An exhibition of the late actor and artist’s 1960s photography has opened in Los Angeles
- TextMiss Rosen
With the 1969 release of Easy Rider, Dennis Hopper transformed Hollywood filmmaking with the introduction of ‘the auteur’, sparking the American New Wave movement. As director of the landmark counterculture film, Hopper reimagined the classic buddy film as a couple of antiheroes’ road trip across 1960s America, using the then-radical cinéma vérité style.
Easy Rider marked Hopper’s triumphant return to the silver screen after being blacklisted a decade earlier. The death of Hopper’s good friend James Dean sent the young actor into a maelstrom that ultimately resulted in a confrontation with director Henry Hathaway on the set of From Hell to Texas in 1958.
Liberated from the constraints of the studio system, Hopper spent the 1960s pursuing art, first traveling to New York to act in the theatre before being given a Nikon by then-wife Brooke Hayward in 1961. With a camera in hand, Hopper could actively engage in the changing landscape of 1960s America.
“Dennis was an insider, a friend, and a participant with his camera in hand,” says David Fahey, pioneering Los Angeles photography gallerist who has worked with Hopper since the 1970s and curated the new exhibition, Dennis Hopper in Dreams. “His pictures are unconventional. They have a quirky, fly-on-the-wall kind of way of capturing the moment. I think he tried to free himself from any kind of preconceived idea. He wanted to make an engaging picture as well as capture the significant moment.”
Hopper’s most fertile period of work was made between 1961 and 1967, just as art was emerging from the age of Abstract Expressionism and starting to go Pop. Hopper surrounded himself with artists including Andy Warhol, William Claxton, Joseph Albers, and Ed Ruscha, collecting and even collaborating.

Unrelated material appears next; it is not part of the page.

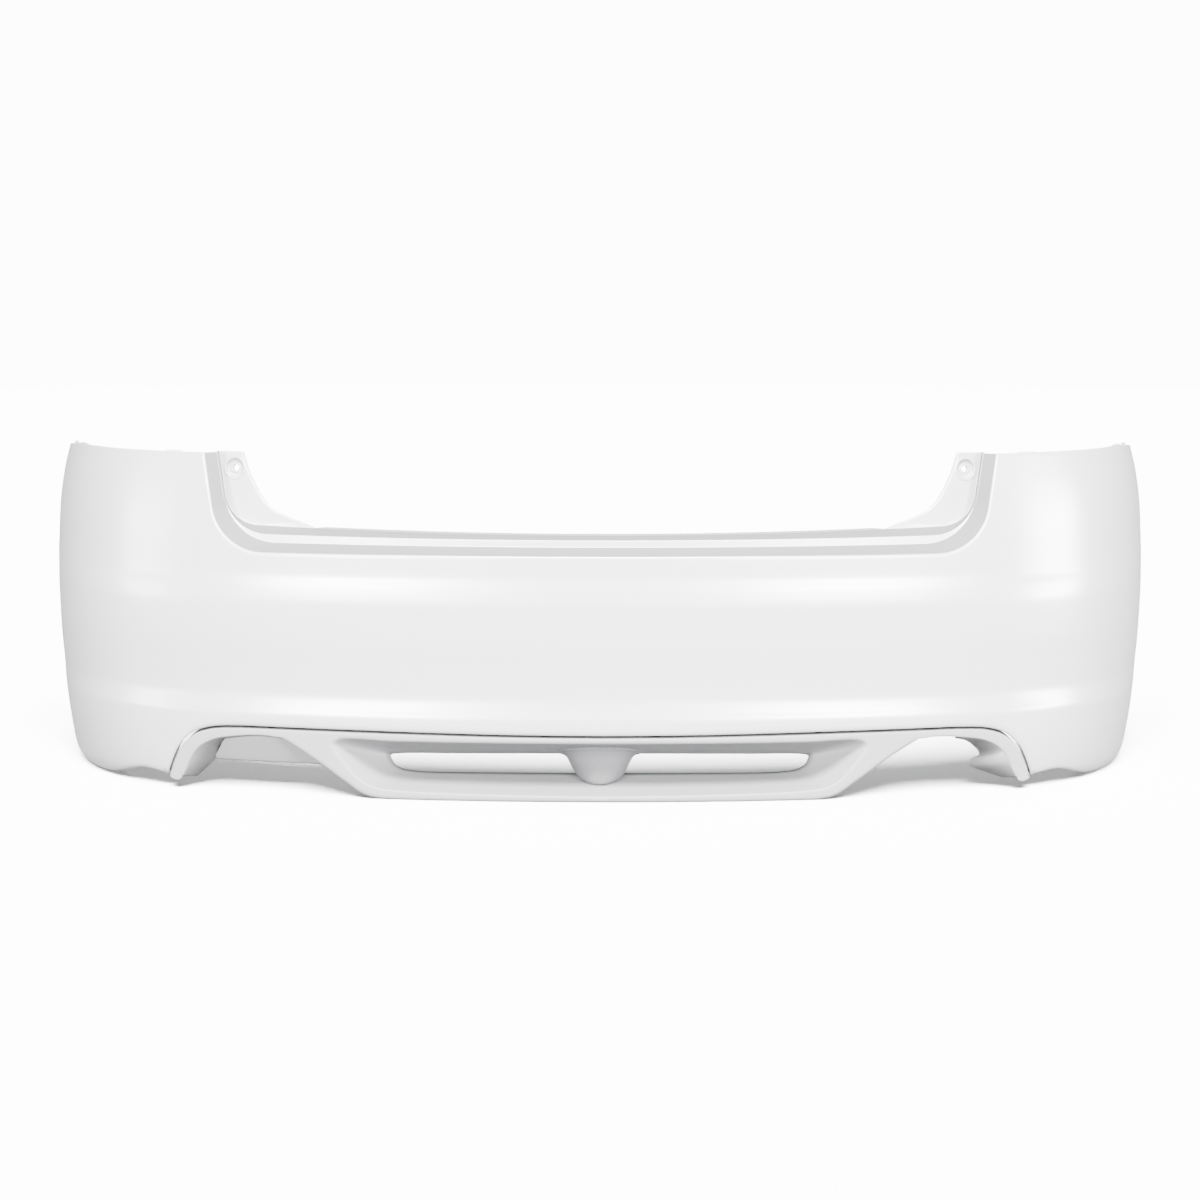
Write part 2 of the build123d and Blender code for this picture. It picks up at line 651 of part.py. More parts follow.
with BuildPart() as lower_valance:
    with BuildSketch(Plane.XZ):
        with BuildLine():
            curve = Spline(*beside(seam, -SEAM_GAP / 2))
            right = [(634, 13), *reversed(CUTOUT_RIM), (516, 86.5), *ARM_OUTER]
            Polyline(curve @ 1, *right, *[(-x, z) for x, z in reversed(right[:-1])], curve @ 0)
        make_face()
    extrude(amount=DEPTH, both=True)
    add(lower_slab(0, WALL), mode=Mode.INTERSECT)
    add([valance_ledge.part, arm_return.part, mouth_walls.part])
    add(funnel(0, REAR + SLOT_DEPTH + WALL), mode=Mode.SUBTRACT)
    add(cutout_wall(CUTOUT_BACK_RIGHT, 1))
    add(cutout_wall(CUTOUT_BACK_LEFT, -1))
    for x in RIVET_STATIONS.values():
        with BuildSketch(ledge_plane(x, -2.5)):
            Circle(2 * RIVET_HOLE)
        extrude(amount=SEAM_GAP + 0.5)
    with BuildSketch(Plane.XY.offset(SEAM_MIDDLE - 8)):
        for x in [*SCREW_STATIONS, *RIVET_STATIONS.values()]:
            with Locations((x, skin_y(x, 90) + FASTENER_INSET)):
                Circle(RIVET_HOLE)
    extrude(amount=20, mode=Mode.SUBTRACT)
    with BuildSketch(fin_screw_plane(1).offset(-6), fin_screw_plane(-1).offset(-6)):
        Circle(SCREW_RADIUS + 0.4)
    extrude(amount=12, mode=Mode.SUBTRACT)
lower_valance.part.label = "lower_valance"

# Panel that closes the left exhaust cut-out: a level flange under the ledge and a sloping face
with BuildPart() as left_cutout_blank:
    add(ribbon([blank_row(-530, -566), blank_row(-505, -490), blank_row(-480, -406)]))
    with BuildSketch(Plane.XY.offset(BLANK_TOP - WALL)):
        with BuildLine():
            row = [(x, skin_y(x, 90)) for x in (-530, -505, -480)]
            rear_edge = Spline(*[(x, y + BLANK_INSET) for x, y in row])
            front_edge = Spline(*[(x, y + LEDGE_REACH) for x, y in row])
            Line(rear_edge @ 0, front_edge @ 0)
            Line(rear_edge @ 1, front_edge @ 1)
        make_face()
    extrude(amount=WALL)
    with BuildSketch(Plane.XY.offset(BLANK_TOP - 2 * WALL)):
        for x in BLANK_SCREWS:
            with Locations((x, skin_y(x, 90) + FASTENER_INSET)):
                Circle(SCREW_RADIUS + 0.6)
    extrude(amount=3 * WALL, mode=Mode.SUBTRACT)
left_cutout_blank.part.label = "left_cutout_blank"

# Centre fin: a hollow rounded prow between the roof and the floor of the mouth
with BuildPart() as centre_fin:
    loft(sections=[fin_section(z, 0) for z in (2, 90)], ruled=True)
    loft(sections=[fin_section(z, WALL) for z in (2, 90)], ruled=True, mode=Mode.SUBTRACT)
    with BuildSketch(Plane.YZ):
        with BuildLine():
            Polyline(*fin_side_view(0), close=True)
        make_face()
    extrude(amount=FIN_SPAN, both=True, mode=Mode.INTERSECT)
    with BuildSketch(Plane.YZ):
        with BuildLine():
            Polyline(*fin_side_view(0)[:2], *reversed(fin_side_view(WALL)[:2]), close=True)
        make_face()
    extrude(amount=FIN_SPAN, both=True)
    loft(sections=[fin_section(z, 0) for z in (2, 90)], ruled=True, mode=Mode.INTERSECT)
    with BuildSketch(fin_screw_plane(1).offset(-4.5), fin_screw_plane(-1).offset(-4.5)):
        Circle(FIN_BOSS_RADIUS)
    extrude(amount=-FIN_BOSS_LENGTH)
    with BuildSketch(fin_screw_plane(1), fin_screw_plane(-1)):
        Circle(SCREW_RADIUS + 0.1)
    extrude(amount=-FIN_BOSS_LENGTH, mode=Mode.SUBTRACT)
centre_fin.part.label = "centre_fin"

# Fasteners of the seam ledge: screws into spring nuts, and push rivets with a sliding pin
screws = [pan_screw(ledge_plane(x, SEAM_GAP / 2 + WALL + 0.2), 17) for x in SCREW_STATIONS]
nuts = []
for x in SCREW_STATIONS:
    blank_grip = seam_height(x) - SEAM_GAP / 2 - BLANK_TOP + WALL
    grip = blank_grip if x in BLANK_SCREWS else WALL
    nuts.append(u_nut(ledge_plane(x, -SEAM_GAP / 2), grip, LEDGE_REACH - FASTENER_INSET))
rivets = [rivet_body(ledge_plane(x, SEAM_GAP / 2 + WALL + 0.2)) for x in RIVET_STATIONS.values()]

with BuildPart() as valance_screws:
    add(screws)
valance_screws.part.label = "valance_screws"

with BuildPart() as valance_spring_nuts:
    add(nuts)
valance_spring_nuts.part.label = "valance_spring_nuts"

with BuildPart() as push_rivet_bodies:
    add(rivets)
push_rivet_bodies.part.label = "push_rivet_bodies"

pins = []
for place, x in RIVET_STATIONS.items():
    pin = rivet_pin(ledge_plane(x, SEAM_GAP / 2 + WALL + 0.2))
    pin.label = "push_rivet_pin_" + place
    pins.append(pin)

fin_pair = [pan_screw(fin_screw_plane(side), 13) for side in (-1, 1)]
with BuildPart() as fin_screws:
    add(fin_pair)
fin_screws.part.label = "fin_screws"

# Side retainers behind the top edge of each wing, and the screws that hold them
retainer_layer = shell(WALL + FIT_GAP, 2 * WALL + FIT_GAP, lowest=450.0)
wing_pieces = []
for name, side in (("left", -1), ("right", 1)):
    with BuildPart() as side_retainer:
        with BuildSketch(Plane.XZ):
            with BuildLine():
                Polyline(*retainer_outline(side), close=True)
            make_face()
        extrude(amount=DEPTH, both=True)
        add(retainer_layer, mode=Mode.INTERSECT)
        for x in RETAINER_BOSSES:
            with BuildSketch(surface_plane(side * x, RETAINER_BOSS_Z, 0)):
                Circle(RETAINER_BOSS_RADIUS + FIT_GAP)
            extrude(amount=-15, mode=Mode.SUBTRACT)
    side_retainer.part.label = "side_retainer_" + name
    heads = []
    for x in RETAINER_BOSSES:
        seat = surface_plane(side * x, RETAINER_BOSS_Z, 2 * WALL + FIT_GAP + 0.5)
        heads.append(pan_screw(Plane(seat.origin, x_dir=seat.x_dir, z_dir=seat.z_dir * -1), 3.4))
    with BuildPart() as retainer_screws:
        add(heads)
    retainer_screws.part.label = "retainer_screws_" + name
    clips = [u_nut(arch_plane(side, angle), WALL, ARCH_NUT_REACH) for angle in ARCH_NUT_ANGLES]
    with BuildPart() as arch_spring_nuts:
        add(clips)
    arch_spring_nuts.part.label = "arch_spring_nuts_" + name
    wing_pieces += [side_retainer.part, retainer_screws.part, arch_spring_nuts.part]

pieces = [
    main_cover.part, lower_valance.part, left_cutout_blank.part, centre_fin.part,
    valance_screws.part, valance_spring_nuts.part, push_rivet_bodies.part, fin_screws.part,
    *pins, *wing_pieces,
]
os.makedirs("parts", exist_ok=True)
for piece in pieces:
    export_step(piece, "parts/" + piece.label + ".step")
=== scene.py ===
import json
import math
import bmesh
import bpy
import numpy as np
from mathutils import Matrix, Vector
from mathutils.geometry import delaunay_2d_cdt

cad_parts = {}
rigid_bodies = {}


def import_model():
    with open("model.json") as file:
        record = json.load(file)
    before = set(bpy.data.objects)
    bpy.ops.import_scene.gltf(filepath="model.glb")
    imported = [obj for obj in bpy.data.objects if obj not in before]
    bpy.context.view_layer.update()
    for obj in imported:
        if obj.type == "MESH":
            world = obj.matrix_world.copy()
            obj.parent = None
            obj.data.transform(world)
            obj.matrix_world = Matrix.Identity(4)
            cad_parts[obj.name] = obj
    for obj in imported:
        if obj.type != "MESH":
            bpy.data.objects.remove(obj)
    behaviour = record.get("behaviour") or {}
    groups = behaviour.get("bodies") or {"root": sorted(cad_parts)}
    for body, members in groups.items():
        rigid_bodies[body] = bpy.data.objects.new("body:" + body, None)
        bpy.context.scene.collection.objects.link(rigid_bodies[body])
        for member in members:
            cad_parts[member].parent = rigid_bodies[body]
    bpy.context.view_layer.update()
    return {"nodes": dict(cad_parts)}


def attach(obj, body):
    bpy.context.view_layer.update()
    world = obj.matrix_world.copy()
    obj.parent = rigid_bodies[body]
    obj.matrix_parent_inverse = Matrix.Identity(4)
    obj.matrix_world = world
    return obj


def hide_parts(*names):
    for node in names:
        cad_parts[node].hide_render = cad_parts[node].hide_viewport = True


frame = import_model()

# Millimetres from here on; a mesh is scaled to metres as it is made.
HALF_WIDTH = 875.0
DEPTH = 620.0
REAR = -DEPTH / 2
WALL = 3.0
BOW = 165.0
CORNER_POWER = 7.5
WING_POWER = 2.6
TOP = 503.0
# Top edge of a wing: (y, height)
TOP_LINE = np.array([(REAR + 300, 503), (REAR + 420, 495), (REAR + 625, 466)], float)
WHEEL_Y = REAR + 880
WHEEL_Z = 90.0
ARCH_RADIUS = 350.0
RETURN_REACH = 25.0
LEDGE_REACH = 45.0
ARM_RETURN = 40.0
SLOT_DEPTH = 110.0
CUTOUT_DEPTH = 46.0
SEAM_HALF_GAP = 1.9
SIDE_LEAN = 0.15
TIP_RETURN = 12.0
# Loss of half width that the lower rear face keeps at every height
FACE_LOSS = 11.47
DRAWN_WALL = 2.8
THIN_WALL = 2.6

# Level, loss of half width and setback of the skin
LEVELS = np.array([
    (0, 34, 22), (9, 27, 11), (22, 22, 4.5), (45, 18, 1), (85, 12, 0), (118, 8.5, 0),
    (134, 7.2, 3.5), (153, 5.8, 6.5), (190, 3, 5), (235, 1, 2), (283, 0, 1), (308, 0, 3.5),
    (328, 0, 7), (345, 1, 7.8), (400, 4, 10), (450, 11, 12), (512, 26.5, 14.5),
], float)

# Recess contours: bottom at the middle, rise, corner radius, half width at the top, depth
RECESS_RIM = (359.0, 0.0, 76.0, 583.0, 0.0)
LEDGE_INNER = (371.0, 1.0, 78.0, 563.0, 20.0)
LEDGE_OUTER = (381.0, 3.0, 66.0, 563.5, 20.0)
SILL_EDGE = (386.0, 9.0, 52.0, 566.0, 42.0)
TAB_EDGE = [(424, 395), (486, 422), (515, 466), (528, 503)]
TAB_BOSS = (541.0, 479.0)
# Radius and height of the tab's dish and bore, and of the posts for the retainer screws
DISH_PROFILE = [
    (18.4, -1.6), (18.0, 0.5), (17.2, 0.9), (14.9, 0.9), (13.9, 0.5), (13.3, -0.6), (13.0, -4.2),
    (12.5, -4.8), (11.5, -5.0), (8.4, -5.0), (7.9, -4.9), (7.6, -4.2), (7.1, -4.0), (5.5, -4.0),
    (4.95, -4.2), (4.75, -4.8), (4.75, -9.0),
]
DISH_CLEAR = 14.2
DISH_FLAT = 19.0
POST_PROFILE = [(6.2, 0.2), (5.2, 1.2), (5.0, 4.2), (4.8, 4.4), (2.1, 4.4), (2.1, 0.5)]
POST_PLACES = (640, 690, 740)
POST_Z = 486.0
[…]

His famed 1961 Double Standard photograph was the poster for Ed Ruscha’s first show of gas station paintings; he also appeared in one of Warhol’s earliest films.

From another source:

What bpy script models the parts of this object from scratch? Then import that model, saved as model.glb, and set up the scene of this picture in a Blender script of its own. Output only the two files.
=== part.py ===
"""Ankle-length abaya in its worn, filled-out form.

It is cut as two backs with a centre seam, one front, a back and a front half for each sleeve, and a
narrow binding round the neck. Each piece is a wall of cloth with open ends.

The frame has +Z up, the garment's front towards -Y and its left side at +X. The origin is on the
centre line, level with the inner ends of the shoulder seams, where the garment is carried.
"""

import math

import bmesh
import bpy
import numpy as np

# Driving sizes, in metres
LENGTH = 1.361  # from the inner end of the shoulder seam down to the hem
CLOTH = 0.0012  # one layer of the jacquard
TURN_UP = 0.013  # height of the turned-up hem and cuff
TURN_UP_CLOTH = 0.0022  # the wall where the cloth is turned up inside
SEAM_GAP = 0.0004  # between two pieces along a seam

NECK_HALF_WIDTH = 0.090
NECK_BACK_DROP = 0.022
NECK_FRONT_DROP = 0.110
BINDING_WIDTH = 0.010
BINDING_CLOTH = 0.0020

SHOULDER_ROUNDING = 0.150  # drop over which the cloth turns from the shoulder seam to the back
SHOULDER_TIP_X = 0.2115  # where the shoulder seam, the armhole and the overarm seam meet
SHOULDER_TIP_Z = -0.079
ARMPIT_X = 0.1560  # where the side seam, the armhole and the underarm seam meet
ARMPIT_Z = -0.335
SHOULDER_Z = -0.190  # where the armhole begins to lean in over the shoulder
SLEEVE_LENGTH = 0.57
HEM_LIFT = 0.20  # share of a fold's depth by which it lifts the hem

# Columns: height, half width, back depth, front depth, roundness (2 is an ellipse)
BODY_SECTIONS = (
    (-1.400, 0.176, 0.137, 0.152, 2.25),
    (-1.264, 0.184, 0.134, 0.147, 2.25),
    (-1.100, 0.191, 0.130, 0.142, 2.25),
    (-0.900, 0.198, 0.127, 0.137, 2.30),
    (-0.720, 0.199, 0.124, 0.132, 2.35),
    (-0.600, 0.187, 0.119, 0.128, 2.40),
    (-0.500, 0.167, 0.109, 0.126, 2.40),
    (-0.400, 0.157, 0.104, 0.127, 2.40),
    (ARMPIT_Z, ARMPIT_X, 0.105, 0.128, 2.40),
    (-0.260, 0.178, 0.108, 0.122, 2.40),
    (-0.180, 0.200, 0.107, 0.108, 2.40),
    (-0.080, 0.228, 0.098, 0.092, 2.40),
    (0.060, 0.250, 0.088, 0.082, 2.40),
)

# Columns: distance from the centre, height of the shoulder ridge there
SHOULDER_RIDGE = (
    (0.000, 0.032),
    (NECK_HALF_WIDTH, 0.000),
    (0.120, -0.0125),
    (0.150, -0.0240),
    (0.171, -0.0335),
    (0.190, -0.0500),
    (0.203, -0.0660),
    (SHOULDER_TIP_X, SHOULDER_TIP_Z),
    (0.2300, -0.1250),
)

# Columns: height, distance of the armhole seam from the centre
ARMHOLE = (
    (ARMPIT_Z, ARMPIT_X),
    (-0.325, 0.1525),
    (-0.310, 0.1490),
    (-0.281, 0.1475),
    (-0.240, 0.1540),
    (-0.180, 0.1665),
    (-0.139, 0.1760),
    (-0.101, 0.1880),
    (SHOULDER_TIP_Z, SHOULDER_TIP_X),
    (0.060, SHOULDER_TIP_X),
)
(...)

“Organic flow is very pertinent. The anthem of the day was Duchamp’s ‘If I Call It Art, It’s Art; or If I Hang It in a Museum, It’s Art.’ It was an atmosphere of anything could happen so anything can be photographed,” Fahey says. “It was all about the accident, the spontaneous discovery, and exploiting the accident. It was not about a preconceived idea. It was about entering into the experience.”
Hopper brought this perspective to Easy Rider, pushing the boundaries on every front, incluing hiring Barry Feinstein, a still photographer who also shot documentaries, as a cinematographer. Feinstein ran a photo lab and had given Hopper his first exhibition in 1961 – which saved many of his negatives and prints from being destroyed in a fire that raged through Bel Air at that time, destroying Hopper’s home.
“When you look back at Easy Rider, you can see photography was very much a part of how he chose to create that film. The story is one thing but how you interpret it with visuals is another,” Fahey says. “It opened the door to one of the greatest eras in filmmaking.”
Dennis Hopper in Dreams is on view at Fahey/Klein Gallery, Los Angeles until Match 21, 2020.
Dennis Hopper: In Dreams – Scenes from the Archive edited by Michael Schmelling was recently published by Damiani.